Disney Pushes for $2 billion bond from Florida after revocation of special status

by Trinity Cardinal

Savannah Hulsey Pointer, FISM News 

 

The Walt Disney Co. is pushing back against Florida’s decision to revoke their self-governing status, claiming that the state owes billions of dollars in bonds due to improvements and infrastructure in the area where Disney has its Florida headquarters. 

A recent report by WPTV outlined Disney’s claim that the revenues from their self-taxation has paid for municipal infrastructure expenses like roads, waste services, fire safety, and water at Disney World and therefore Reedy Creek issues bonds and levies and taxes on the area. 

In a document acquired by WESH 2 in Orlando, Reedy Creek officials assert to investors that Florida is obligated to fulfill the terms of any agreement made with bondholders:

“Pursuant to the requirements and limitations of Florida’s Uniform Special District Accountability Act, which provides, among other things, that unless otherwise provided by law, the dissolution of a special district government shall transfer title to all of its property to the local general-purpose government, which shall also assume all indebtedness of the preexisting special district,” the document reads. 

“In light of the State of Florida’s pledge to the District’s bondholders, Reedy Creek expects to explore its options while continuing its present operations, including levying and collecting its ad valorem taxes and utility revenues, paying debt service on its ad valorem tax bonds and utility revenue bonds, complying with its bond covenants and operating and maintaining its properties.”

The dispute between Disney and Florida came after the company spoke out about its disagreement with the Florida parental rights act which includes a mandate that children in 3rd grade and below are not to be introduced to the school or teacher’s ideas on sexuality and gender issues. 

The seemingly common-sense legislation caused a firestorm of frustration from the left who branded it the “Don’t Say Gay” law, leading Disney, and other companies, to take sides.

CNBC reported that because the special services are dissolved in Orange and Osceola counties, those local governments have to provide local services, according to Scott Randolph, the tax collector for Orange County.

“If the special district is dissolved, Orange and Osceola counties would have to provide the local services currently provided by Reedy Creek. And, the $105 million in revenue would disappear, meaning county and local taxpayers would be on the hook for part or all of the added costs,” CNBC reported in their assessment of the tax hit Florida might take over the redesignation. 

“If you dissolved Reedy Creek, that $105 million in revenue literally goes away, it doesn’t get transferred,” Randolph said of the taxes that were paid in annual general revenue. 

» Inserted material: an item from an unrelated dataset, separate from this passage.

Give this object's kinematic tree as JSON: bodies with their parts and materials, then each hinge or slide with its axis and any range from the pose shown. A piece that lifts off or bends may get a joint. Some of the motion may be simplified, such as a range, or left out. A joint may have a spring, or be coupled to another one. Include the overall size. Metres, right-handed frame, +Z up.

However, not everyone agrees with that assessment of the potential damage. Florida state Rep. Randy Fine, R-Palm Bay who championed the parental rights bill told CNBC Thursday that taxpayers would not pay more and could actually benefit from the change as the tax revenue would be transferred to the local government: 

“Those taxes will continue to be paid,” he said. “They will just be paid to Orange and Osceola county instead of this special improvement district. The taxpayers could end up saving money because you’ve got duplicative services that are being provided by this special district that is already being done by those municipalities.”